How to pronounce jajangmyeon.
Despite what the “gift suggestion list” that your adoption agency gave you states, Koreans are not all big fans of Crystal Light. As a matter of fact, she had never heard of it……or Tang. Please don’t buy Tang for a gift for your foster family.
Speaking of that gift suggestion list, I showed it to her and she laughed, saying it explained a lot. She also said she found basically every item on the agency staff gift list more appealing than the foster family list (think hot chocolate, nuts, stationery). She was as shocked and appalled as we were that Spam even appeared on ANY list.
That attitudes about domestic adoption in Korea are very slowly changing, in a good direction. But not nearly fast enough. I tried to ask about attitudes toward single mothers and she would only tell me that it seems too hard to raise a child alone.

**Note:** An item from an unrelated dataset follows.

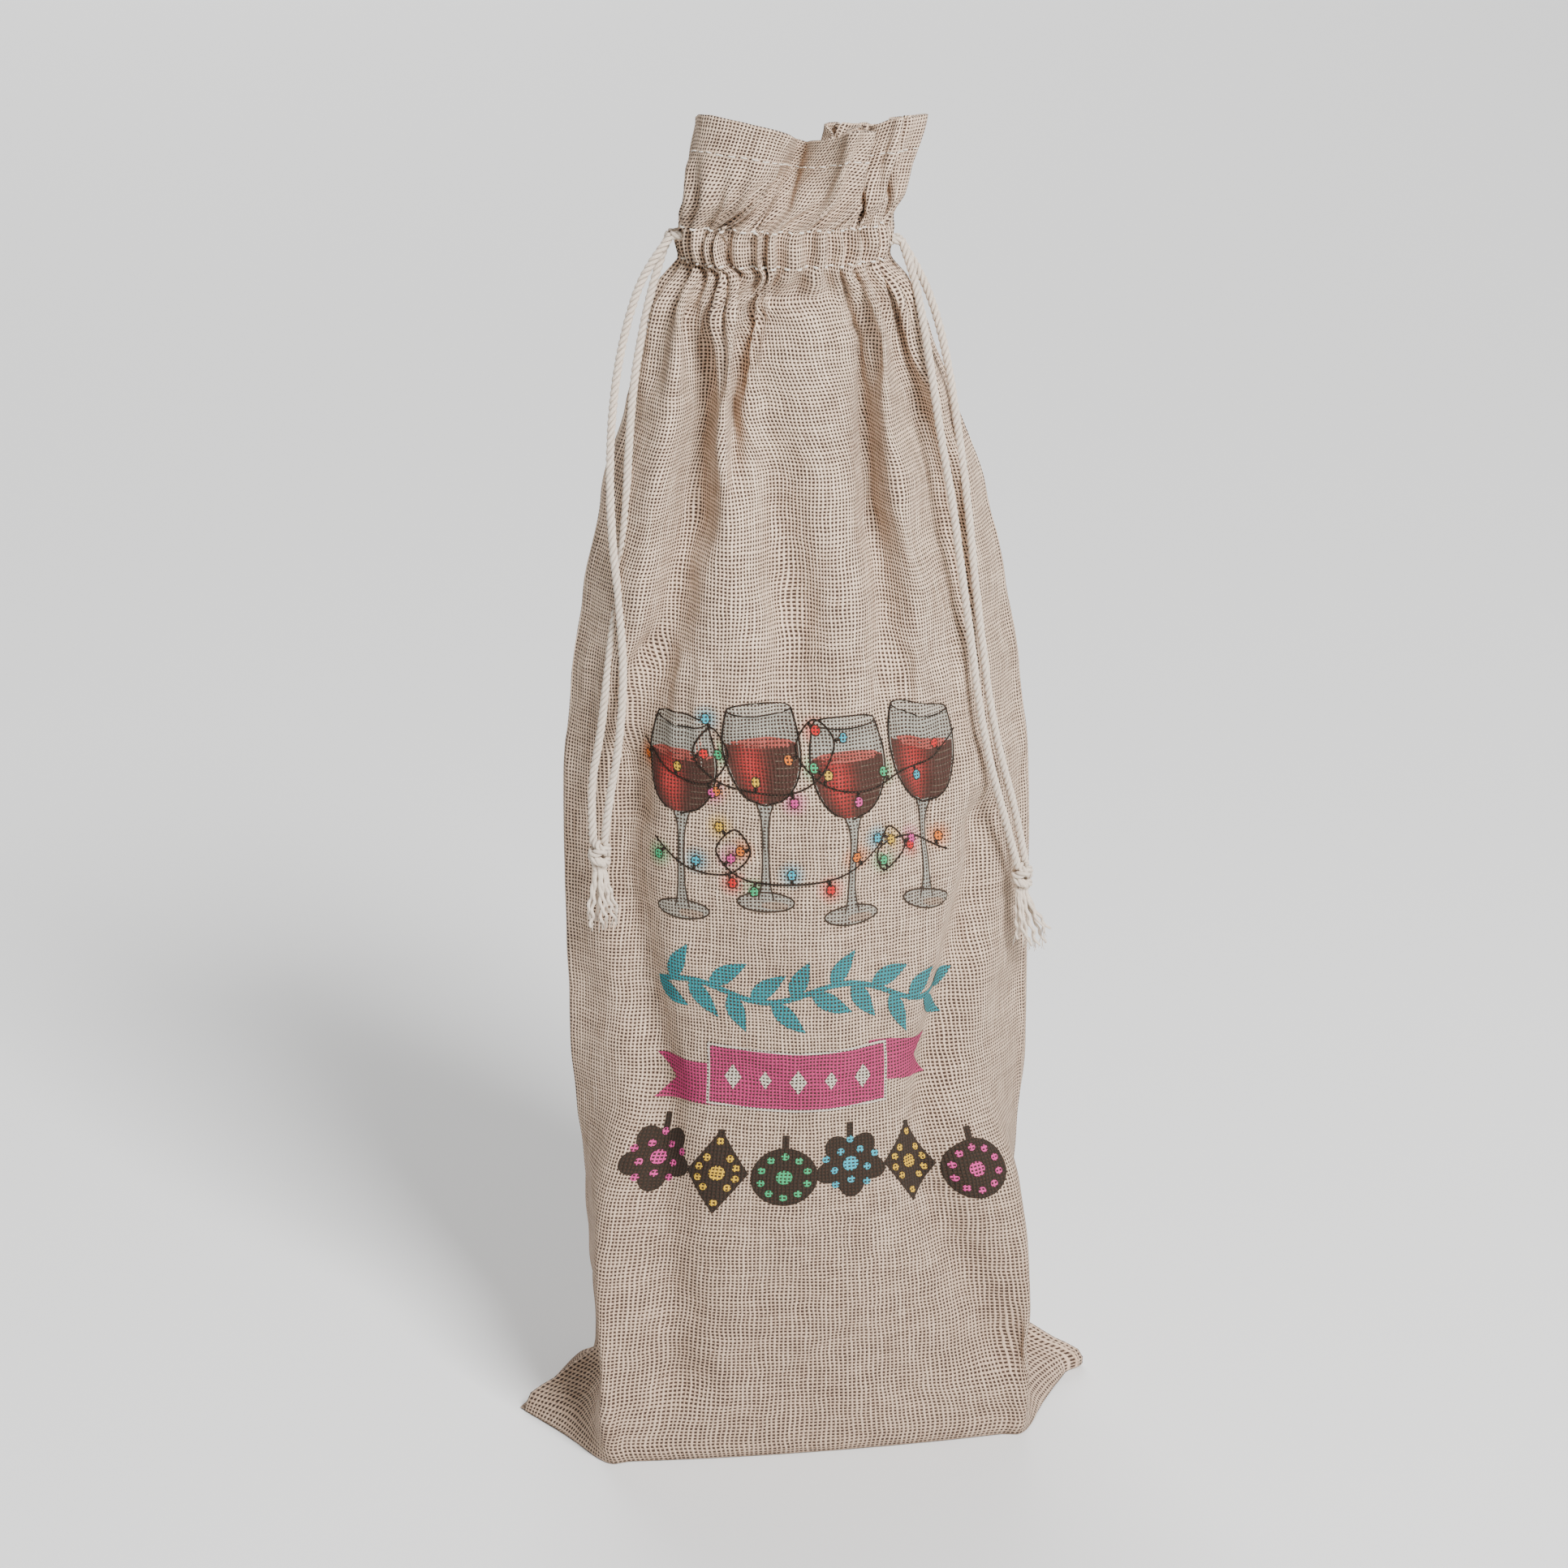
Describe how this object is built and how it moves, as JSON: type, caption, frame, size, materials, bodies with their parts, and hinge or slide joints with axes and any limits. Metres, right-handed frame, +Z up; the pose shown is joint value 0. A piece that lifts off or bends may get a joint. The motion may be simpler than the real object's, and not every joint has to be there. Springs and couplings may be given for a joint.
{
  "type": "wine gift bag",
  "caption": "Tall drawstring cloth bag that stands around a wine bottle, gathered at the neck by two cords in a stitched casing that end in knotted tassels.",
  "frame": {"origin": "on the ground under the middle of the bag, the bottom centre of its bounding box without the free cord ends", "axes": "+Z up along the bag's height, its longest extent, -Y to the front panel, +X to the right seen from the front"},
  "size_m": [0.152, 0.0788, 0.35],
  "materials": {
    "cloth": "coarse plain-weave natural linen",
    "thread": "white sewing thread",
    "cord": "three-ply twisted cotton cord"
  },
  "bodies": {
    "bag": {"front_panel": "cloth", "back_panel": "cloth", "front_top_hem": "cloth", "back_top_hem": "cloth", "front_casing_strip": "cloth", "back_casing_strip": "cloth", "left_seam_allowance": "cloth", "right_seam_allowance": "cloth", "base_seam_allowance": "cloth", "casing_lower_stitching": "thread", "casing_upper_stitching": "thread", "top_hem_stitching": "thread", "left_slit_bar_tacks": "thread", "right_slit_bar_tacks": "thread", "left_cord_casing_loop": "cord", "right_cord_casing_loop": "cord"},
    "left_tie": {"left_cord_outer_strand": "cord", "left_cord_inner_strand": "cord", "left_cord_knot": "cord"},
    "left_tassel": {"left_cord_tassel": "cord"},
    "right_tie": {"right_cord_outer_strand": "cord", "right_cord_inner_strand": "cord", "right_cord_knot": "cord"},
    "right_tassel": {"right_cord_tassel": "cord"}
  },
  "joints": [
    {"name": "left_tie_swing", "type": "hinge", "parent": "bag", "child": "left_tie", "pos_m": [-0.0316, 0, 0.3182], "axis": [0, 1, 0], "range_deg": [0, 80]},
    {"name": "left_tassel_swing", "type": "hinge", "parent": "left_tie", "child": "left_tassel", "pos_m": [-0.0534, -0.0176, 0.1634], "axis": [0, 1, 0], "range_deg": [0, 40]},
    {"name": "right_tie_swing", "type": "hinge", "parent": "bag", "child": "right_tie", "pos_m": [0.026, 0, 0.3153], "axis": [0, -1, 0], "range_deg": [0, 80]},
    {"name": "right_tassel_swing", "type": "hinge", "parent": "right_tie", "child": "right_tassel", "pos_m": [0.0567, -0.0144, 0.1503], "axis": [0, -1, 0], "range_deg": [0, 40]}
  ]
}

When Americans say things over and over and go on and on about something (like oh my gosh, thank you SO much! We love this more than you could ever know!), Koreans tend to think we are being insincere. It feels more honest to them to say a simple thank you and be done with it.

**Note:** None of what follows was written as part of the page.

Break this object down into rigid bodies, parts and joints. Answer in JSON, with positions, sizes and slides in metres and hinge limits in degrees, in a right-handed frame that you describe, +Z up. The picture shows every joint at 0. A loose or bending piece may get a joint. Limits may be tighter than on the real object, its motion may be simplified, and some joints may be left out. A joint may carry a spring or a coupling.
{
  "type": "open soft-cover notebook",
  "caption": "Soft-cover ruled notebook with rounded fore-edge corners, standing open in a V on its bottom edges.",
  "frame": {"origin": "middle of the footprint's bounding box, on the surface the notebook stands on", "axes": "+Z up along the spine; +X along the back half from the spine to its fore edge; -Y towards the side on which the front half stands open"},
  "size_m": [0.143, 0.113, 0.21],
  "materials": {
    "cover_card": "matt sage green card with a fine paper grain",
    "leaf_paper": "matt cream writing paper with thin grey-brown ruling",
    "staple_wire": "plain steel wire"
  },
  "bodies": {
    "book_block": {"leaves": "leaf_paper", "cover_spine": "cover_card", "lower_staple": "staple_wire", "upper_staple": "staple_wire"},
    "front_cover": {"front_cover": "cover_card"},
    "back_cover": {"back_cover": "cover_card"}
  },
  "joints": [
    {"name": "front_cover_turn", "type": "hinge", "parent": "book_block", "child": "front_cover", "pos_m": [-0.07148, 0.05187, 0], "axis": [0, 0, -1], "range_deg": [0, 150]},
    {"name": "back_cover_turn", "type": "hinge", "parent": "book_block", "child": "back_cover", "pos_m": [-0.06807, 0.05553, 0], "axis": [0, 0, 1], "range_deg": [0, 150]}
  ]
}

She was surprised that everywhere we went, people asked “how are you” and made conversation, acted familiar, etc. I think at first it made her uncomfortable until I told her that was just how it is in the South. For instance, when we went out with our real estate agent, I would hug her and talk to her (the agent) the entire time. Yeonju assumed I had known her my entire life and was surprised to hear that I just met her when we started house hunting.

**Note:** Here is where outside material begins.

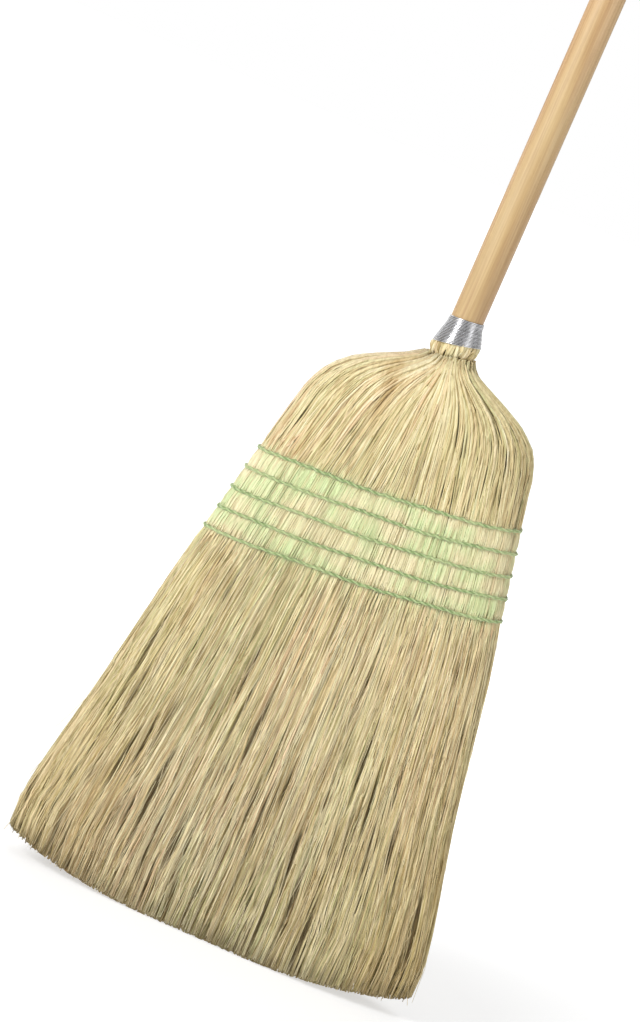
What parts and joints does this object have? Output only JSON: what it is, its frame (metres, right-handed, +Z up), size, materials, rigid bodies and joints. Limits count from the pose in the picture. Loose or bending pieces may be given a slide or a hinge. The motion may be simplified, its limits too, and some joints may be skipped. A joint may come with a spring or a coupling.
{
  "type": "corn broom",
  "caption": "Upright flat corn broom: round wooden handle, wire-bound neck, natural fibre head sewn flat with rows of green twine, free ends that flex.",
  "frame": {"origin": "middle of the trimmed fibre ends, at the bottom centre of the bounding box", "axes": "+Z up along the handle, X across the head's width, Y through its thickness with the front towards -Y"},
  "size_m": [0.312, 0.06, 1.422],
  "materials": {
    "handle_wood": "satin",
    "core_straw": "matte",
    "shoulder_straw": "matte",
    "cover_straw": "matte",
    "wire_steel": "satin",
    "twine": "matte"
  },
  "bodies": {
    "broom": {"handle": "handle_wood", "core_front": "core_straw", "core_back": "core_straw", "core_tack": "wire_steel", "core_wire": "wire_steel", "shoulder_left": "shoulder_straw", "shoulder_right": "shoulder_straw", "shoulder_wire": "wire_steel", "cover_front": "cover_straw", "cover_back": "cover_straw", "neck_wire": "wire_steel", "neck_tack": "wire_steel", "stitch_row_1": "twine", "stitch_row_2": "twine", "stitch_row_3": "twine", "stitch_row_4": "twine", "stitch_row_5": "twine"},
    "free_ends": {"core_ends": "core_straw", "shoulder_left_ends": "shoulder_straw", "shoulder_right_ends": "shoulder_straw", "cover_front_ends": "cover_straw", "cover_back_ends": "cover_straw"}
  },
  "joints": [
    {"name": "bristle_flex", "type": "hinge", "parent": "broom", "child": "free_ends", "pos_m": [0, 0, 0.245], "axis": [1, 0, 0], "range_deg": [-25, 25], "stiffness_Nm_per_rad": 25}
  ]
}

That they have Costco in Korea. I found this out while wondering aloud what kind of souvenir a Korean person might like to have from the US. Because, honestly, I had no clue. She said, Nothing really, anything we want from America, we can get at Costco. Which made me laugh out loud.
That an apartment in Seoul costs about 3 times as much as a large house with a big yard here where I live.
That while some people, especially young people, in Seoul do have little dogs that they carry around with them, cats are much less common, maybe even unheard of to have as pets. She was not only surprised that we had both inside our house, but more shocking to her was the fact that our dog slept in our bed. She asked with a very concerned look on her face, Is this common???? That sounds so uncomfortable!
That Koreans do eat rice and kimchi with every meal, but never get tired of it. She told me she does get tired of many other dishes like japchae, but never rice or kimchi. Which made me think of how I can’t stand spaghetti more than once every few months, but I could eat peanut butter multiple times per day, every day, on a variety of things for the rest of my life.
That to the Korean eye, David Bromstad and Arnold Schwarzenegger are interchangeable.
That Americans are tall. One night as our cat slithered out from his favorite hiding place, she said, Even your cat is tall!
Most importantly she has taught me about the beautiful balance of holding on with your heart while letting go with your hands.
Thank you, Yeonju, for your strong and generous heart. We love you and will miss you. We hope to see you again very, very soon!